What about the complexity of our laws? We know enough about that in this House. We change the laws every few years, usually because we have not implemented the laws that we have. It is a common fact that the number of parliamentarians in both Houses who now engage in legislating is going down and down, which is why we have more debates. It is so complicated. You need to be a lawyer to get your head around half of it. What about the poor citizen, who is not consulted and certainly not informed in language that they can understand?

We need to refer to and remark on the lack of civic leadership, which is acute and impacts on public service, local and national. A number of speakers today have referred to the Bill on slavery. I was reading about the great William Wilberforce the other day and came across this remarkably contemporary quote. He wrote:

“The opposite to selfishness is public spirit; which may be termed, not unjustly, the grand principle of political vitality, the very life’s breath of states”.
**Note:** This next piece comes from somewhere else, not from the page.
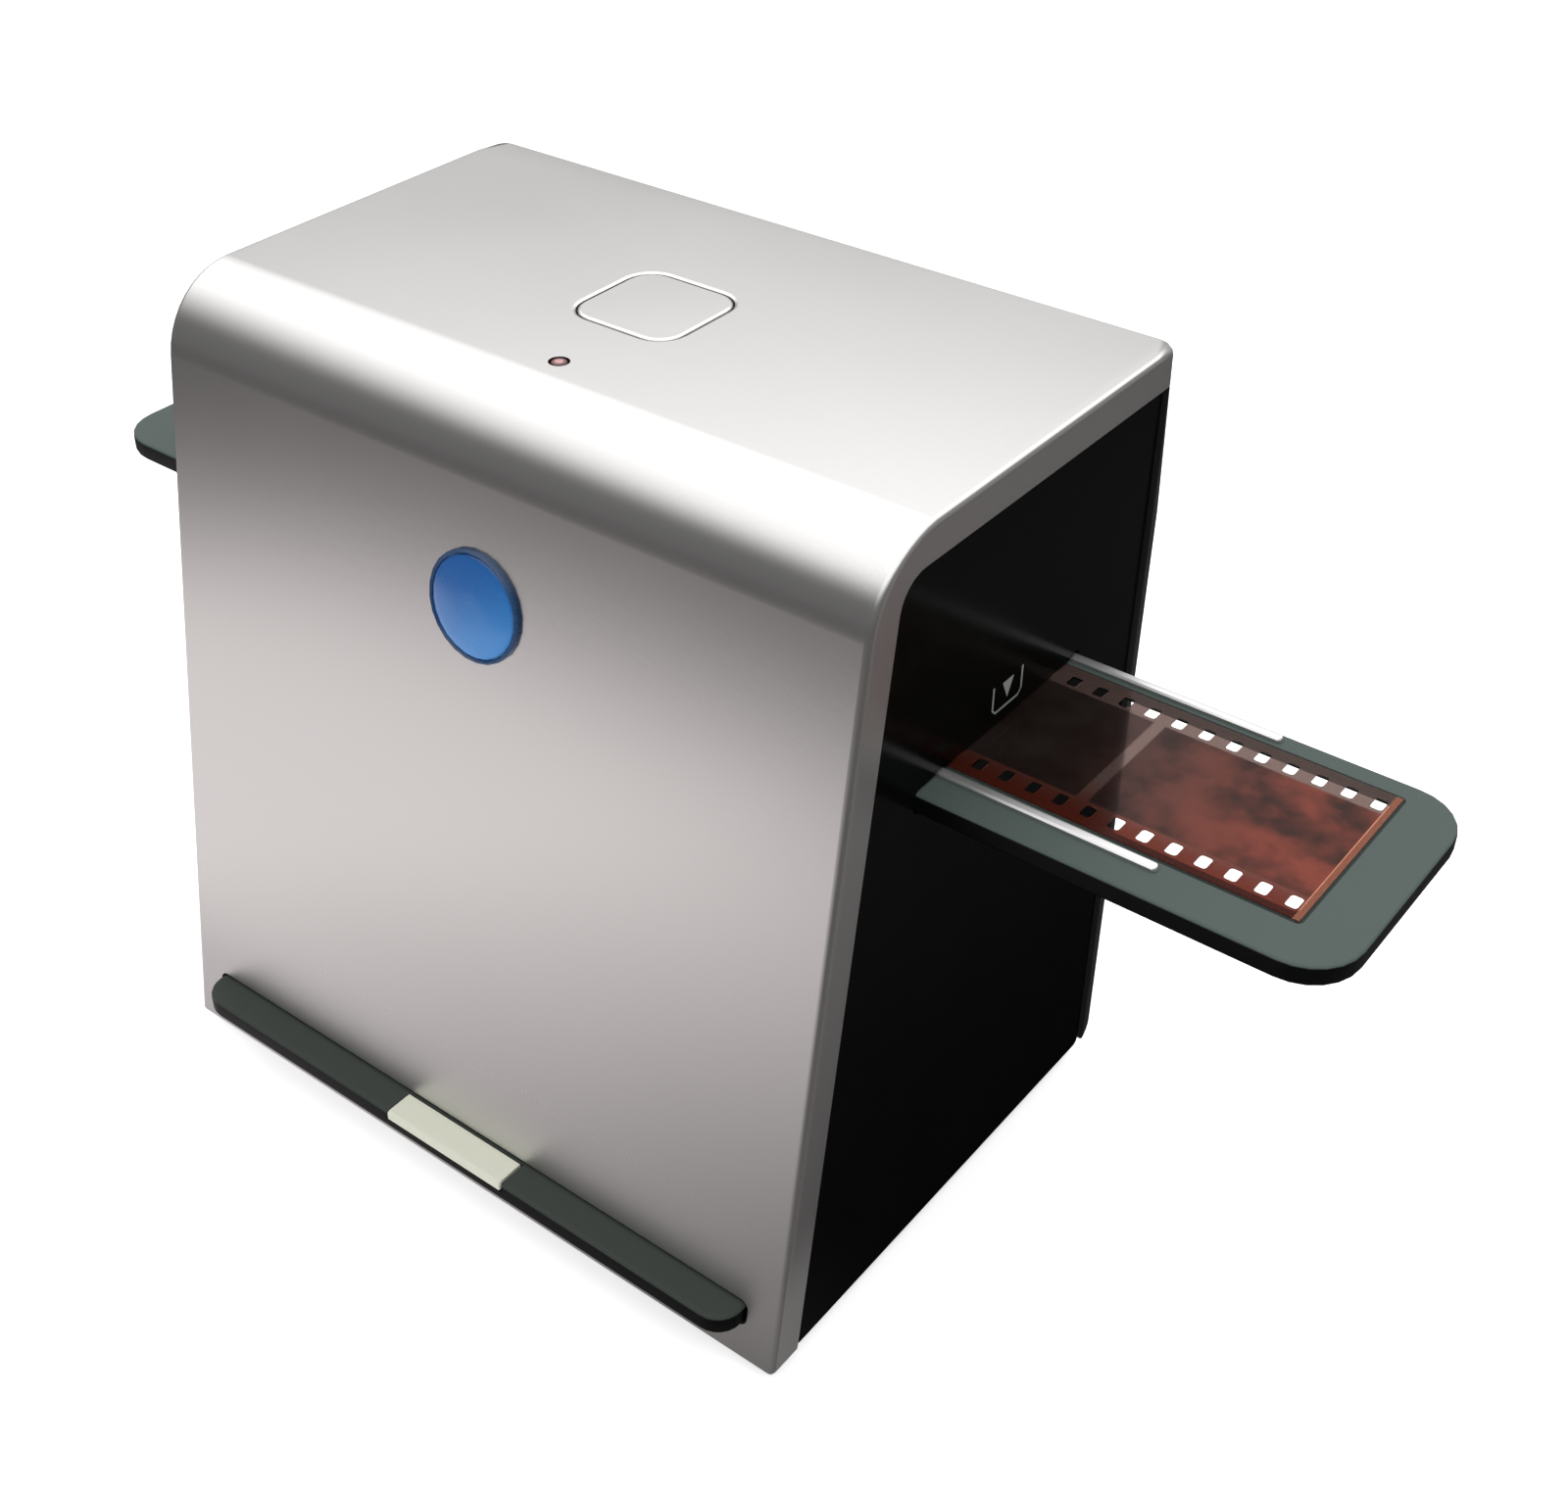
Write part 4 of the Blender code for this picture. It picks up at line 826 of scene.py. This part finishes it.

How is public service in our time? It is in a dire condition. The natural elites of our communities are now largely opted out of civic engagement. There are wonderful exceptions, but take my own profession—the law. It is, I am afraid, a tragic fact that, from being pillars of the community at the start of my professional life, we are now largely absent. I think that the disaffection and disconnection to which this state of affairs has led, which I have had to sketch very briefly, has impacted devastatingly, particularly on the less able and the less—how shall I put it?—elevated. Of course, UKIP and the Scots Nats tap into the feelings of abandonment, of being outside the tent and of being ignored and overlooked. They have tapped into that with a will. We have to revitalise our national democratic vitality. I am sorry that time means that I have to leave it at that bare exposition.